Really. I started packing up my computer. Got all my stuff ready to just leave the place. But she said something else. I don’t remember what it was exactly now but as Tim was so apt to note, I was her primary audience. She was tearing into this guy in front of his child because she saw me there. She knew that she had an audience. Perhaps she felt that since I was alone I would be cheering her on in her crusade against the man and his child.
If so, if that’s what she thought, she picked the wrong gal.
And she happened to pick me the week before I launched into a book tour addressing some of the very mythology that played into her hand.
So right before I turned to leave, she said something so obviously rude and unkind that I actually had the thought cross my mind that surely I was being set up. This had to be some sort of ethical dilemma reality show. I looked around to see if ABC’s John Quinones was lurking nearby. Okay. I didn’t really look for John but it would not have surprised me if he did show up. I kept thinking who does this? Who acts like this woman in public? Who berates a child in front of strangers this way?
Whatever she said I’d had enough. I turned on my heels and walked over to their table.
“Listen,” I said by way of acknowledgement, “I know this is none of my business but you are totally out of line.” I looked straight at the woman. “This is emotional abuse, talking about this child as if he doesn’t even exist.” I turned to the boy. His chin rested on his chest. He was clearly distraught. “This is wrong,” I said to the father. “Why do you let her talk to your son this way? There are a million women out there who would treat your child with respect. If I were you I’d be looking for a new girlfriend. I would never let another person treat my child the way she is treating yours.”
I don’t know who was more mortified — me or the dad.
I know you all think I will say and do anything but this was way outside even my comfort zone.
John Quinones did not come to my rescue.
The Girlfriend was irate.
I’m pretty sure I saw fire come out of her nostrils.
“THIS IS NONE OF YOUR BUSINESS!” she snorted. “YOU HAVE NO BUSINESS SAYING ANYTHING. YOU DON”T KNOW WHAT YOU ARE TALKING ABOUT.”
“Perhaps,” I said. “But I just finished writing a book about child abuse and I recognize child abuse when I see it. The way you are speaking to this child is abusive. It’s wrong and you need to stop it. He’s a human being. You need to treat him with respect.”
Again I turned to the dad: “You need a new girlfriend, one who will be kind to your son.”
The boy looked up and gave a slight smile. I could tell in his heart he was cheering. I wanted to scoop him up and take him far, far away from there.
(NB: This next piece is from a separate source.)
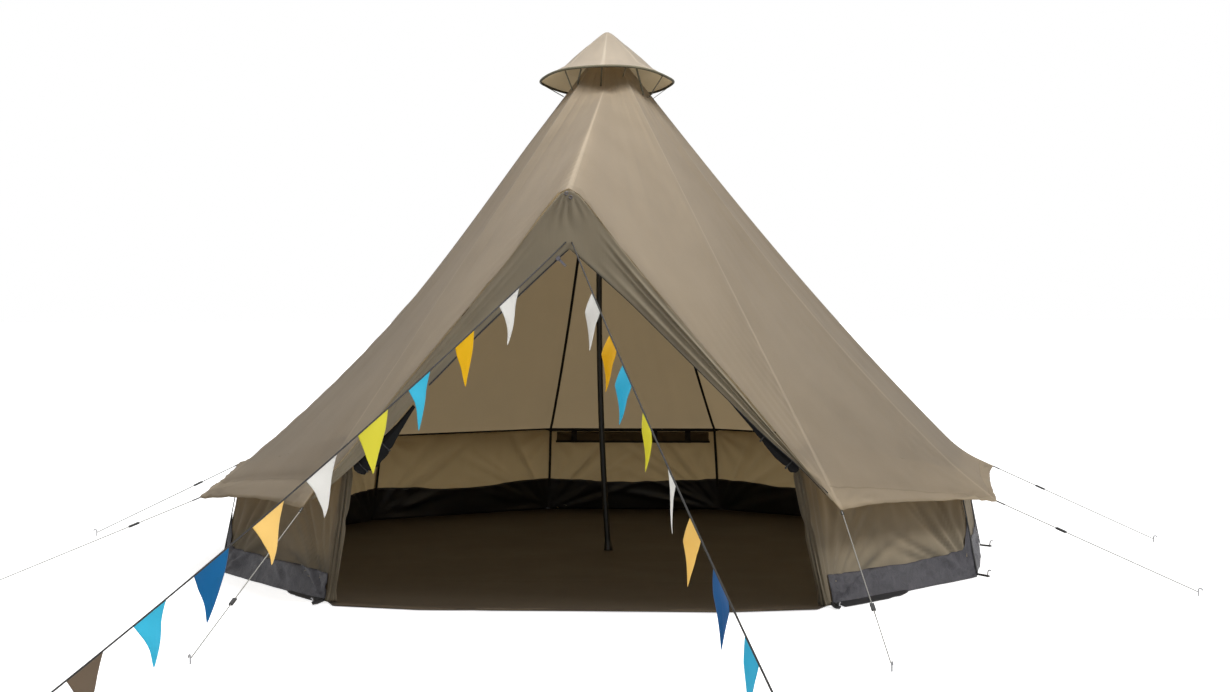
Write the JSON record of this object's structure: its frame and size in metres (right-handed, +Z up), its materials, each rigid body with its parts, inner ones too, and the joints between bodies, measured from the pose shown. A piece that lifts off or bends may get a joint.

Instead, I just grabbed my bags and went to pay the cashier.
My waitress came over. She’d seen the whole thing. She was shaking her head side-to-side, as if to apologize for something she didn’t do.
“It’s wrong,” I said, handing her my credit card. “It’s wrong to treat a child like that. That woman is just being a bitch.”
I said it quietly, whispering really. And we were a good six feet from the woman but she wasn’t about to let me get out the door unscathed. After I paid the bill, she jumped to her feet and confronted me.
“THAT was NONE of your BUSINESS,” she said. “YOU GOT THAT? IT was NONE OF YOUR BUSINESS. YOU DON’T KNOW ANYTHING ABOUT WHAT WAS GOING ON!!!” She was inches from my face. It occurred to me that I needed to take the boxing class that Miz Shelby has been taking.
“It’s my business when I see children being mistreated,” I replied. “You are abusive.”
She stormed off and I got a phone call from Bob Welch at the Eugene Register Guard. Bob was calling to interview me about A Silence of Mockingbirds.
And for the upteenth time in my writing career, I was reminded once again that I can’t preach what I don’t practice.
Was I right or wrong to intervene that way?